Образ Розы Скороход раскрывается до конца в неожиданном, драматическом повороте. Сын, мальчик, для которого она копила, дограбливала людей, предпочитает стать нищим, но не жить с ней под одной крышей. Рушатся исковерканные материнские устои, все представления Розы о добре, справедливости. Ее власть, превосходство оборачиваются проклятием.
Так играет Раневская мадам Скороход. Она расщепляет поистине сложнейший и грязнейший атом и раскрывает в нем несчастье. Несчастье и одной человеческой души и всего социального строя.
Здесь нельзя не вспомнить, как в другом сценическом образе, в «Лисичках», актриса расщепила иной, лирический, прозрачный, весь высветленный грустью человеческий атом — Верди — и нашла в нем все то же несчастье. Здесь это было легче. Но как глубоко запрятано это откровение в мутной душе мадам Скороход. Сколько раз можно было бы оборвать поиск, так и не дойдя до конца, до глубины. Самой глубины — подноготной, задавленной, сокровенной.
Мир Раневской озаряют именно такие открытия.
Мы уже говорили о том, что, воссоздавая быт, актриса постигает всякий раз вершины приемов, и бытовая деталь становится художественным документом жизни, времени.
У эксцентрического, гротескового образа Раневской есть всегда могучее заземление — жизнь. В ее благодатную, правдивую почву уходит эксцентрический заряд.

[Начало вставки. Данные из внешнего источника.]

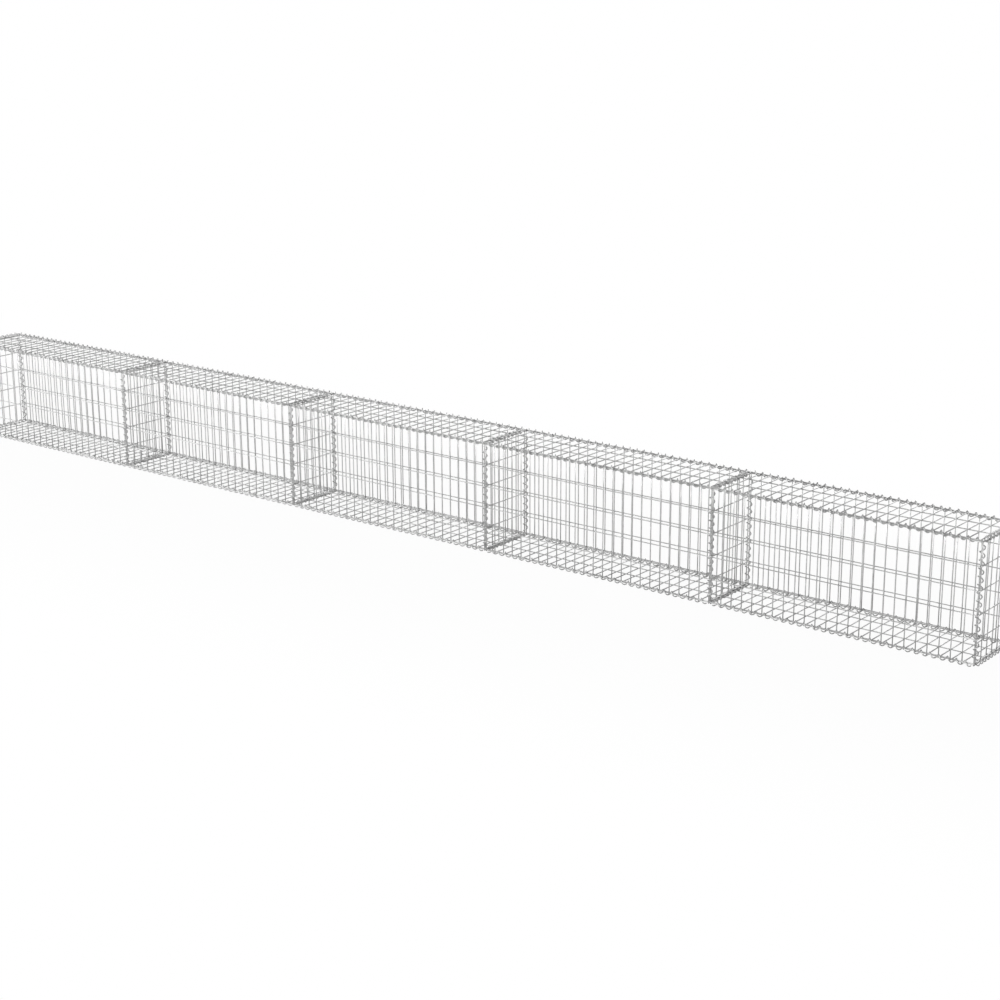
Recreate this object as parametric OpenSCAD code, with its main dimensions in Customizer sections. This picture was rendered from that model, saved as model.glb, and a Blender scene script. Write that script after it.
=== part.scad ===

Героини Раневской — злодейки, ханжи, чудачки — эмоциональны до ясной откровенности. Всегда понятно, что они чувствуют, и в переживании не наступает тягостных пауз. Сорок раз они вам скажут: вот горе — так горе, вот спесивость — так спесивость, вот ханжество — так ханжество, вот доброта — так доброта.
Такова гамма актерского таланта Раневской, ее единственный, неповторимый мир.
Да, по-моему, у киноактеров не бывает учеников. И все же учитесь у Раневской. Не тому, как играть мадам Луазо, Лелю или Розу Скороход. Учитесь смелости — не бояться уйти вслед за образом бесконечно далеко от своего оригинала. Учитесь мудрости возвращаться назад с полной ношей, которую примут люди" (Зоркий, 1964).
(Зоркий А. Фаина Раневская // Актеры советского кино. М.: Искусство, 1964: 154-160).